L’exposition permet, en outre, d’analyser, pour la première fois de manière approfondie, la figure de David Bourliouk, en parcourant son évolution artistique à travers une sélection approfondie des œuvres.
Le Portrait de Filippo Tommaso Marinetti exécuté par Nikolaï Kul’bin, en 1914, à l’occasion de son voyage en Russie est particulièrement significatif. La rencontre entre le fondateur du Futurisme italien et les artistes russes se transforma en un affrontement entre deux manières de concevoir l’histoire. D’un côte, le mythe du progrès et, de l’autre, le désir de concilier l’avant-garde et la tradition, comme ce fut le cas pour l’art russe. Bien que les œuvres de Giacomo Balla et d’Umberto Boccioni aient influencé profondément le nouveau cours de l’art russe, Mikhaïl Larionov propose d’accueillir Marinetti en lui « tirant des œufs pourris ».
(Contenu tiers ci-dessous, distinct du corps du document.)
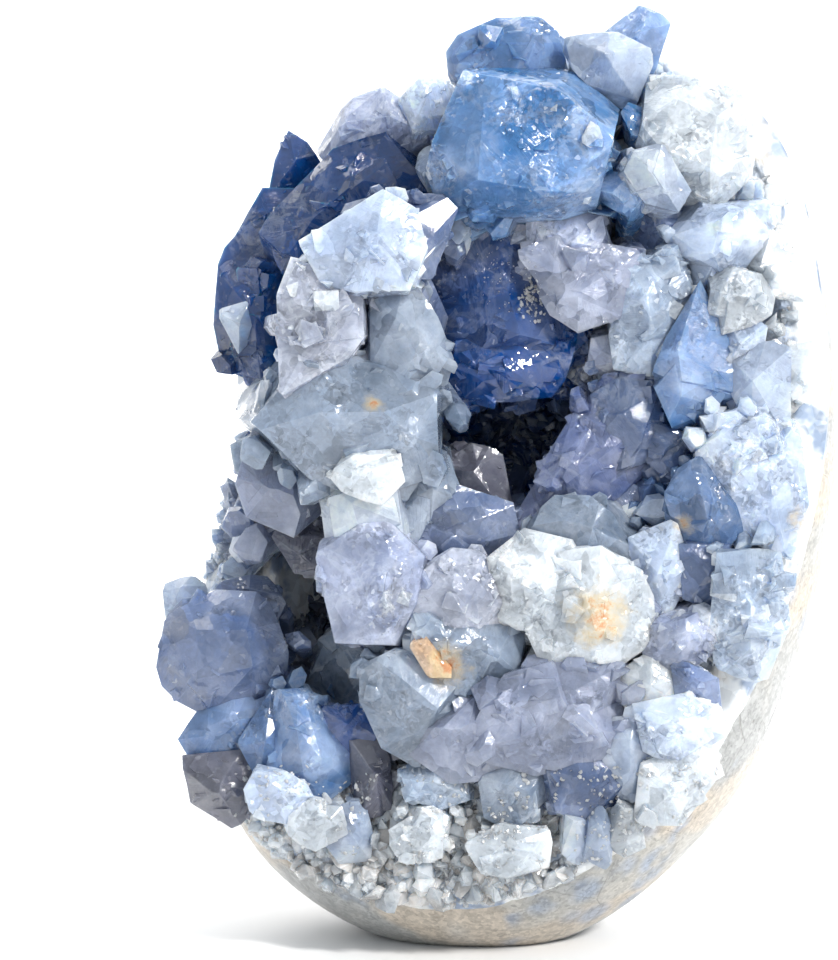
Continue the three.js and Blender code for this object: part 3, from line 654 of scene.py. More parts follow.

Le néo-primitivisme de Mikhaïl Larionov, Natalia Gontcharova, David Bourliouk, Aleksandr Ševcenko cohabite avec la recherche spiritualiste de Pavel Filonov et avec le cubofuturisme de Kasimir Malévitch et de Ljubov’ Popova.
L’exposition est accompagnée d’une section consacrée aux arts appliqués avec des céramiques, des plats, des tapisseries et des objets d’ordinaire utilisation réalisés au début des années 1920.
Le catalogue de l’exposition, édité par Mazzotta en collaboration avec Palace Editions, contient des textes (en langue italienne et française) d’Elena Basner, Mary Clare Bourliouk Holt, Alberto Fiz, Ada Masoero, Evgenia Petrova, les fiches et les illustrations des œuvres exposées et les bio-bibliographies des artistes.